NASA helps improve Starship
While the Starship rocket is something that SpaceX had in work years before tying in with the HLS program, it has benefited notably from the expertise of NASA engineers. Chojnacki said SpaceX has been receptive to the feedback that have come from data and hardware reviews.
“We had asked for some of their components to test and, maybe at the beginning, they’re like ‘I don’t know why you want my cryo valve,’ but at the end, we brought the cryo valve in house, we tested it, we had some ideas for improvement and we gave them that feedback,” Chojnacki said. “They were like, ‘Huh.’ Made some of the collaborative teams work together, made some updates, brought the valve back in house and really improved some of the performance.”
“So, it was not us directing them. It was, ‘We have some ideas on this,’ and they were able to implement it for the good of HLS.”
Chojnacki said another area of shared work involved the development of micrometoroid and orbital debris (MMOD) and cryogenic propellant thermal protections.
“Where we have been doing some in-house testing on the behalf of SpaceX is on their MMOD thermal tiles for in space. So not the heat shield for reentry, not the hot side, but being able to have the MMOD tile and the reflective for keeping the cryos cold,” Chojnacki said. “We brought a couple of those tiles in and did some testing. SpaceX was very happy with the capability, both at Glenn Research Center and Marshall’s test capability. And so, we’ve expanded that relationship and being able to do some testing for them.”

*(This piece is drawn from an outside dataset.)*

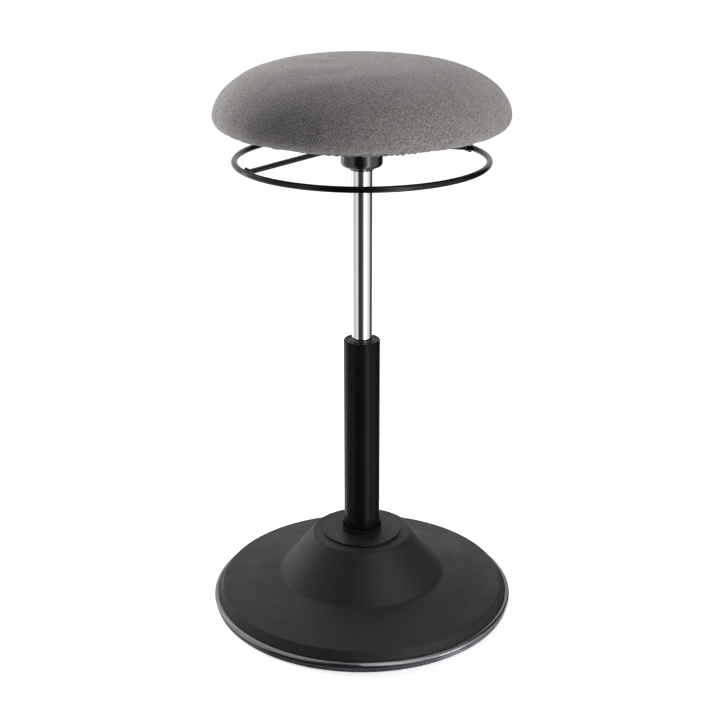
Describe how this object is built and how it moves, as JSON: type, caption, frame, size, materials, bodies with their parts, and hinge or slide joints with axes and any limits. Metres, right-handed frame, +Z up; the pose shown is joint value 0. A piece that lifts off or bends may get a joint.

The Astronaut Office, based at the Johnson Space Center in Houston, Texas, has also been instrumental in developing the HLS Starship variant. Chojnacki said astronauts hold monthly meetings, nicknamed “office hours,” with SpaceX at its headquarters in Hawthorne, California.

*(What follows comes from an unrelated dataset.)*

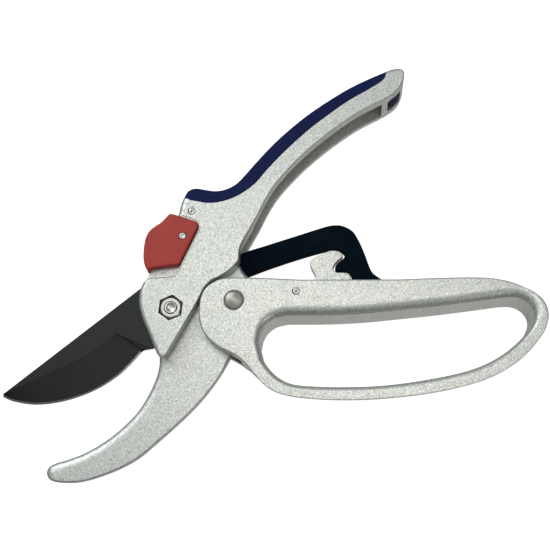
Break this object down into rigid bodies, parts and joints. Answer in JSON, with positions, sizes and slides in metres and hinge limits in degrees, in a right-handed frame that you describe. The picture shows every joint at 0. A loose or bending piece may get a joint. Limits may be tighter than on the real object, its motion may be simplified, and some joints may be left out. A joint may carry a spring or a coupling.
{
  "type": "ratchet bypass pruner",
  "caption": "Ratchet bypass pruner with a coated blade, cast hook jaw, closed loop handle and a sliding safety catch, lying open on its side.",
  "frame": {"origin": "main pivot axis at the plane the rear cheeks rest on", "axes": "+X along the loop handle away from the pivot, +Y towards the upper handle's side, +Z from the rear cheek to the front cheek"},
  "size_m": [0.2116, 0.1644, 0.0226],
  "materials": {
    "silver_paint": "satin",
    "navy_rubber": "matte",
    "red_plastic": "satin",
    "black_blade": "matte",
    "black_arm": "satin",
    "stainless": "satin",
    "zinc_steel": "satin",
    "spring_steel": "satin",
    "black_rubber": "matte",
    "pale_nylon": "matte"
  },
  "bodies": {
    "frame": {"upper_handle": "silver_paint", "grip_insert": "navy_rubber", "grip_end_plug": "navy_rubber", "hook_jaw": "silver_paint", "pivot_bolt": "zinc_steel", "pivot_nut": "zinc_steel", "blade_washer": "zinc_steel", "jaw_rivet_1": "stainless", "jaw_rivet_2": "stainless", "anchor_pin": "spring_steel", "handle_rivet": "stainless", "rivet_washer": "zinc_steel"},
    "blade_lever": {"cutting_blade": "black_blade", "ratchet_arm": "black_arm", "drive_hub": "stainless", "arm_spring": "spring_steel"},
    "loop_lever": {"loop_handle": "silver_paint", "handle_bumper": "black_rubber", "pawl_pin": "spring_steel", "pawl_spacer_rear": "pale_nylon", "pawl_spacer_front": "pale_nylon", "pawl_spring": "spring_steel", "return_spring": "spring_steel"},
    "pawl": {"ratchet_pawl": "silver_paint"},
    "catch": {"safety_catch": "red_plastic", "catch_pin": "stainless", "detent_spring": "spring_steel"}
  },
  "joints": [
    {"name": "loop_squeeze", "type": "hinge", "parent": "frame", "child": "loop_lever", "pos_m": [0.0247, 0.0027, 0.0105], "axis": [0, 0, 1], "range_deg": [0, 42], "stiffness_Nm_per_rad": 0.15, "springref_deg": -14.32},
    {"name": "blade_close", "type": "hinge", "parent": "frame", "child": "blade_lever", "pos_m": [0, 0, 0.0105], "axis": [0, 0, 1], "range_deg": [0, 25.2]},
    {"name": "pawl_tilt", "type": "hinge", "parent": "loop_lever", "child": "pawl", "pos_m": [0.0488, 0.006, 0.0105], "axis": [0, 0, 1], "range_deg": [-8.4, 0]},
    {"name": "catch_slide", "type": "slide", "parent": "frame", "child": "catch", "axis": [-0.4671, -0.8842, 0], "range_m": [0, 0.0036]}
  ],
  "couplings": [
    {"joint": "blade_close", "follows": "loop_squeeze", "ratio": 0.6},
    {"joint": "pawl_tilt", "follows": "loop_squeeze", "ratio": -0.2}
  ]
}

During those sessions, Chojnacki said they discuss design elements that don’t necessarily fit into hard and fast safety requirements.

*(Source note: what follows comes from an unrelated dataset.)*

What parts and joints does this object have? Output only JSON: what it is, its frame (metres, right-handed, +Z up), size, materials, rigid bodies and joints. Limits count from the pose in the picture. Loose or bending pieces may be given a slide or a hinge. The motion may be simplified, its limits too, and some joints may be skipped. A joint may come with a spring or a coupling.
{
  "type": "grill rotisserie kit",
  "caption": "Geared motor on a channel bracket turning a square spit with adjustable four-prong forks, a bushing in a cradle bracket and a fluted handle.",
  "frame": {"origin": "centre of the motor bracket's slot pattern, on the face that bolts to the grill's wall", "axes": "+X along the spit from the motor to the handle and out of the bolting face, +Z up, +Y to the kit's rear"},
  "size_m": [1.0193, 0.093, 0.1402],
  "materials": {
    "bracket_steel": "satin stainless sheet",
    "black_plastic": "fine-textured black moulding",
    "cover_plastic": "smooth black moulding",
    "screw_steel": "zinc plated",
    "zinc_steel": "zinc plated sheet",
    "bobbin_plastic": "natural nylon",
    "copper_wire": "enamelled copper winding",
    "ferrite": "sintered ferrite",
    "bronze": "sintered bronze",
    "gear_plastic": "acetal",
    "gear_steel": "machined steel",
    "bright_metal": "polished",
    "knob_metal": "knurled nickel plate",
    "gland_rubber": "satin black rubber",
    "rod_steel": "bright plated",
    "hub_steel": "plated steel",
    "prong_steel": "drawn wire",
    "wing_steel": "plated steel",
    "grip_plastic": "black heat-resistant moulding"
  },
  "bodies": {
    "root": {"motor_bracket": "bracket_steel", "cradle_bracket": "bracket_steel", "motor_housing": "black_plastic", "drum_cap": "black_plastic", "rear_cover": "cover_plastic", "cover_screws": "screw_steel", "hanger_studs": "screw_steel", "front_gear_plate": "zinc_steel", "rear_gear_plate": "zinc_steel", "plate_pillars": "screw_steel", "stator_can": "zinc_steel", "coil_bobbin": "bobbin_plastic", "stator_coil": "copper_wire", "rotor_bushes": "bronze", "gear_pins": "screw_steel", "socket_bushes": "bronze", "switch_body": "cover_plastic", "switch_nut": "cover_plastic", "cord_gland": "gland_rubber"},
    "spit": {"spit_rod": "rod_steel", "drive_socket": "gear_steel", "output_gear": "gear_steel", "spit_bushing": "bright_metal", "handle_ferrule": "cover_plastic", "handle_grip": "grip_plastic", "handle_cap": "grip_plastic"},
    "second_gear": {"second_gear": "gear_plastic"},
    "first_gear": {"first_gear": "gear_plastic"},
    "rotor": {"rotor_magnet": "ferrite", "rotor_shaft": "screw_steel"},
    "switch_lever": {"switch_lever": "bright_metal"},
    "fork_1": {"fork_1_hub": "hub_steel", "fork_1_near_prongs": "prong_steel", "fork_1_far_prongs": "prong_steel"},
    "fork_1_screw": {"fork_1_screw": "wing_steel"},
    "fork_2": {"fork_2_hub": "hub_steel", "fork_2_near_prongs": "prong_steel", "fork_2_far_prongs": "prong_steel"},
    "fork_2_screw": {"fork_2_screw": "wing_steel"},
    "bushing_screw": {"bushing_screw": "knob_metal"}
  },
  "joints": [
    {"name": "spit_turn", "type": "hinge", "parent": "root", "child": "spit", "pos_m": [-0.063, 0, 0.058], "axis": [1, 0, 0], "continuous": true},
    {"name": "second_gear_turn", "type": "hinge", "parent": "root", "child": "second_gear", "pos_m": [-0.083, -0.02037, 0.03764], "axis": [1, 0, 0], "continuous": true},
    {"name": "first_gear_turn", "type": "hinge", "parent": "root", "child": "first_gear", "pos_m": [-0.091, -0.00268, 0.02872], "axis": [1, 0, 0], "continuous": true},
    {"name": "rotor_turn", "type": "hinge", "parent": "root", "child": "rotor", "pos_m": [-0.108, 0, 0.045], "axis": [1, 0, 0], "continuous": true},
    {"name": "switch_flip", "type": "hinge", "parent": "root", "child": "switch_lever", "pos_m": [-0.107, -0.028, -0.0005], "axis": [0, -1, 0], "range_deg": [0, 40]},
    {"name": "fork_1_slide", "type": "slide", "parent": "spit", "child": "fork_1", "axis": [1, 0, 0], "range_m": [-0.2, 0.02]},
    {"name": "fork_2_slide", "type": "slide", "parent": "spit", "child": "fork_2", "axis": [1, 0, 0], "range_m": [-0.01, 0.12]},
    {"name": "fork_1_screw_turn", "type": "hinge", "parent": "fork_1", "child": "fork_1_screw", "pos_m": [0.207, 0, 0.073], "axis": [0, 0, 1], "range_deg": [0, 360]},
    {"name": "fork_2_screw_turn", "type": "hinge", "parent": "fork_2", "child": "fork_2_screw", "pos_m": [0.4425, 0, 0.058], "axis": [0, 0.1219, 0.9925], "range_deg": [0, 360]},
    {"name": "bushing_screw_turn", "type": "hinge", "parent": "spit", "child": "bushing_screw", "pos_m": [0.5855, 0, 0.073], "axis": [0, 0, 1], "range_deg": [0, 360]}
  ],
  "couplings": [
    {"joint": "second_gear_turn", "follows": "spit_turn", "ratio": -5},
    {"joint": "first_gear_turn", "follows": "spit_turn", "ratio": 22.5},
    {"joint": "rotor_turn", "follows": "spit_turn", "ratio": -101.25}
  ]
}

“They just sit and they say these are some of the things we’ve been concerned about. These are some of the things we’d like to see. And it’s soft influence. It’s being able to say, you know, if you’re trading between this being on the left-hand side and this being on the right-hand side, we’d very much like the right-hand side for the various reasons of this,” Chojnacki explained. “And so, they’re able to communicate that. So, having that crew interaction time with them has been really important.”
Astronauts have also been involved with integrated testing campaigns, like working alongside Axiom Space with mockups of the spacesuits that will be used on the Moon in tandem with a Starship demo interior or elevator system.
“We’ve been able to work both with Axiom, the crew and SpaceX in regards to further that. We have also looked at the crew cabin, the mockup, the visuals some of the sleeping quarters, the laboratory and everything else that is being built as mockups at Boca Chica,” Chojnacki said. “The next time we’ll really have a chance to look at it as a whole is we’re getting a design update from SpaceX to review in the month of November and then, we’ll be able to look at it at the critical design review next year.”
What comes next?
In addition to November’s design update from SpaceX and next year’s propellant transfer demonstration, there are a number of milestones left ahead of SpaceX and its role in the HLS program.
NASA and SpaceX will continue working on the docking capability of Starship on Earth rather than in space. The two entities already performed a series of more than 200 docking scenarios over a ten-day period earlier this year at the Johnson Space Center.
NASA and SpaceX recently performed qualification testing for the docking system that will help future #Artemis crews move between spacecraft to carry out lunar landings. The tests, conducted over 10 days, included more than 200 docking scenarios.
MORE >> https://t.co/jEJuXuY4vY pic.twitter.com/Zu6r9aIbQc
— NASA Marshall (@NASA_Marshall) February 29, 2024
SpaceX will also need to perform a relight of its Raptor vacuum engine on orbit and eventually demonstrate a land landing after leaving orbital space.
In the summer of 2025, NASA and SpaceX will conduct the critical design review, which Chojnacki said is “going to be the opportunity to look at their design, and say how do you comply with the 27 requirements that we’ve had?”
“Those 27 requirements are some safety-type requirements. You shall land on the South Pole, that’s a requirement. And so, we’ll look at how they’re progressing against those set of requirements,” Chojnacki said. “And then, SpaceX has proposed to us the way they intend to verify those requirements and we have authority to approve or disapprove their verifications at the end.”
“And all of that will culminate in a design certification review, where NASA will receive all the information from the verifications and say, ‘Of the 27 requirements, you have satisfied all of them in this manner. We accept this design is certified to do what you say it’s going to.’”
All of this is building up to the Moon landing on Artemis 3. At the beginning of 2024, NASA announced the delay of that mission from December 2025 to September 2026. And while another date slip is certainly within the realm of possibility, Chojnacki said from where he’s sitting, he doesn’t believe that Starship will be a holdup.
“That is definitively the date we’re working towards. We don’t have any known roadblocks. We have some first time things that have to be demonstrated and we have a plan to go demonstrate those,” he said. “But I mean, there are first time things, sometimes there are things that get, that bite you. And so, we are working through those, but there are no known roadblocks to achieving that.”